§ What is asked:
Read the records below. Copy each line where the string "from" occurs.

§ Excerpted records:
[Start]

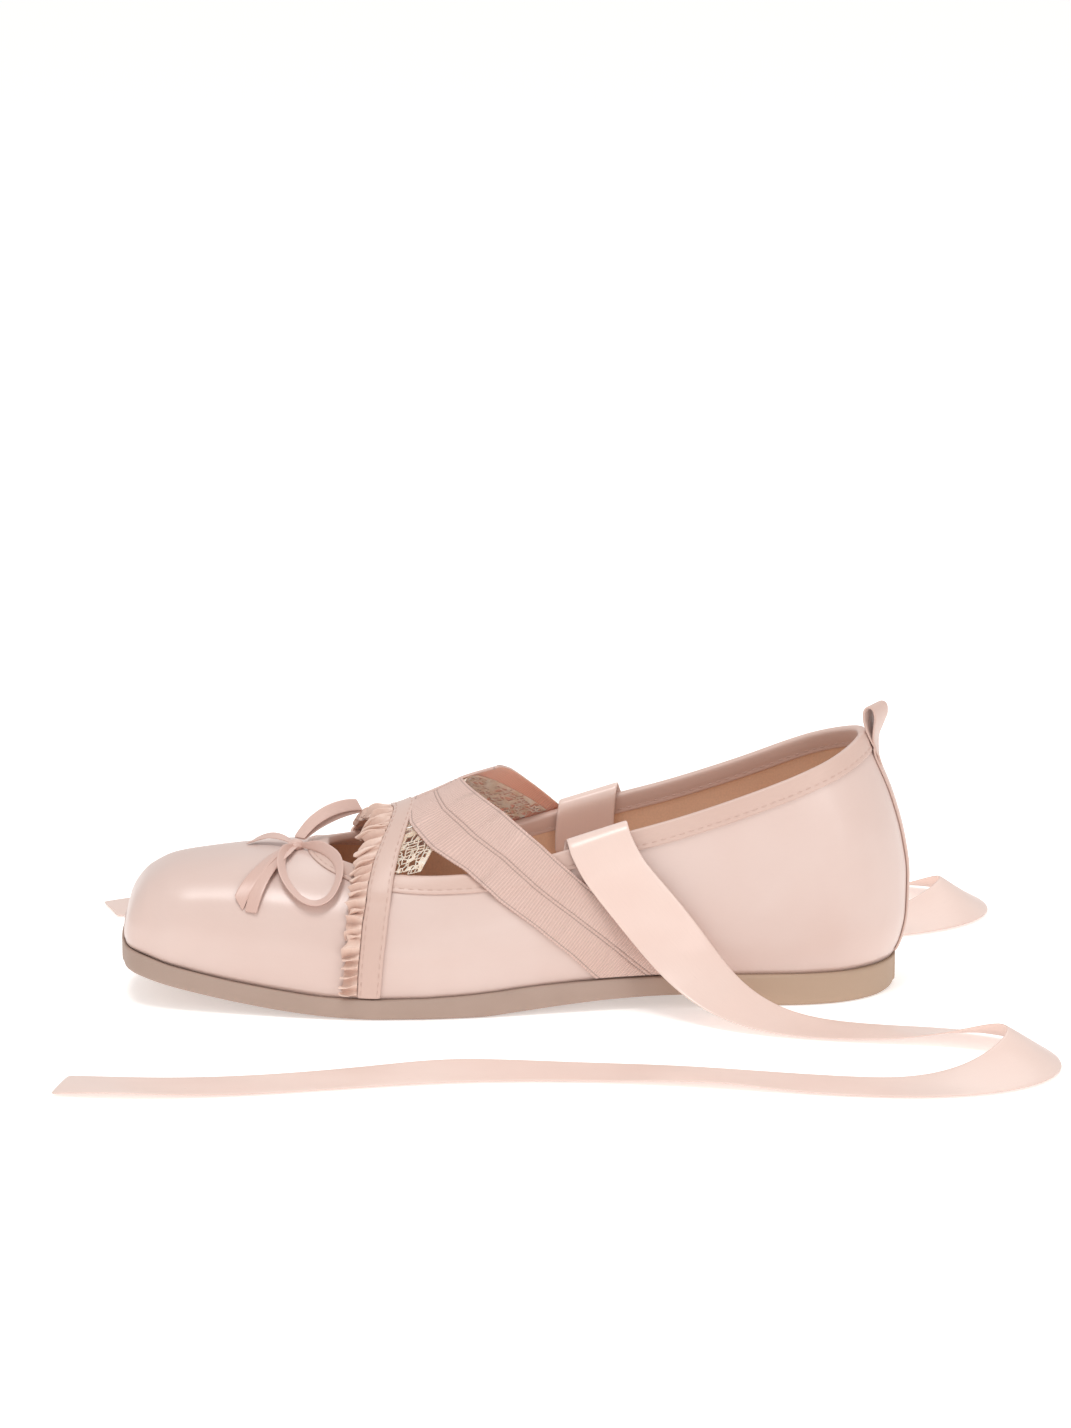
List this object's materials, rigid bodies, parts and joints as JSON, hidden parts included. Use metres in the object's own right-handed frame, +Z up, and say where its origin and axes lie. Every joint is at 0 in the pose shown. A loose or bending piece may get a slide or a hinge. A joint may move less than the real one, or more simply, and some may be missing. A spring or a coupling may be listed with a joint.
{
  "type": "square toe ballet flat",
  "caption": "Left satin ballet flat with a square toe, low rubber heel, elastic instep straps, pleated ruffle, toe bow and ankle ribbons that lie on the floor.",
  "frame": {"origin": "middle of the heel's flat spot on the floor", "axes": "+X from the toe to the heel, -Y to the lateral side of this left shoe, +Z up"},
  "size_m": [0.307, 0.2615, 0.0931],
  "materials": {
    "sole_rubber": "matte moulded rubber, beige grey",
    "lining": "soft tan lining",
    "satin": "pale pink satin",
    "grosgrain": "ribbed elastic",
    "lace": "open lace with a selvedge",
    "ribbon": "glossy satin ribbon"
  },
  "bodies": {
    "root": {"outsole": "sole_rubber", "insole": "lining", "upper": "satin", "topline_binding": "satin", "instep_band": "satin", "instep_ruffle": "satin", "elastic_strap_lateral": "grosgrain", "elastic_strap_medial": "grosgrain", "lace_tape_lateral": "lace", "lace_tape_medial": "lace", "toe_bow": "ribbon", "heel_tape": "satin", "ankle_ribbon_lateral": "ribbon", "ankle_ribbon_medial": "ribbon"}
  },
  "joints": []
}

[End]
[Start]

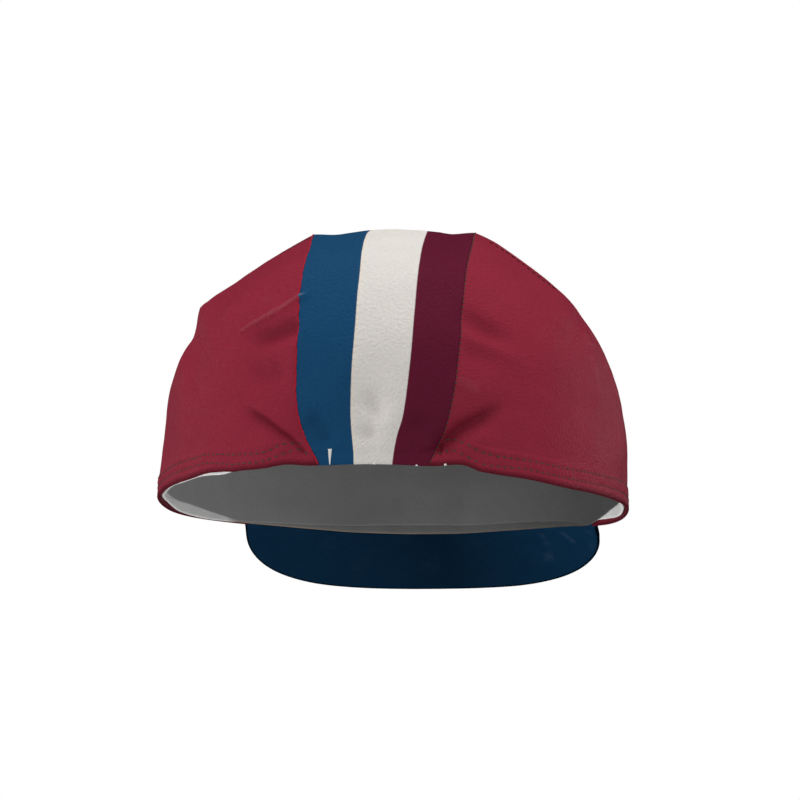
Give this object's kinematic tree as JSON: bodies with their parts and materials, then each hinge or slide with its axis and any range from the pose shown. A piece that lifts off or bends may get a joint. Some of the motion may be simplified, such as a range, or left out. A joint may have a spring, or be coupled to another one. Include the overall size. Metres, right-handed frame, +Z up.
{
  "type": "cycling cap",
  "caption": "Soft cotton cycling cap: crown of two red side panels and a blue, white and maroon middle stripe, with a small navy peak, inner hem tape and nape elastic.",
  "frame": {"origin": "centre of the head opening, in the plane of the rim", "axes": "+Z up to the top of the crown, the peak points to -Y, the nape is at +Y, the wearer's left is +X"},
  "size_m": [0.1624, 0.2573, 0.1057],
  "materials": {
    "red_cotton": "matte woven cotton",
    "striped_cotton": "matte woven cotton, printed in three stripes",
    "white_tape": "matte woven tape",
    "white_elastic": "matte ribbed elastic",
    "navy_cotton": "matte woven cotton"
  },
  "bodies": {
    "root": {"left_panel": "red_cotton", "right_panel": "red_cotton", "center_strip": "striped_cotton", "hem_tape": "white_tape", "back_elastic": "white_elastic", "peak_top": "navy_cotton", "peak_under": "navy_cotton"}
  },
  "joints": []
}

[End]

§ Finished task:
  "frame": {"origin": "middle of the heel's flat spot on the floor", "axes": "+X from the toe to the heel, -Y to the lateral side of this left shoe, +Z up"},
Give this object's kinematic tree as JSON: bodies with their parts and materials, then each hinge or slide with its axis and any range from the pose shown. A piece that lifts off or bends may get a joint. Some of the motion may be simplified, such as a range, or left out. A joint may have a spring, or be coupled to another one. Include the overall size. Metres, right-handed frame, +Z up.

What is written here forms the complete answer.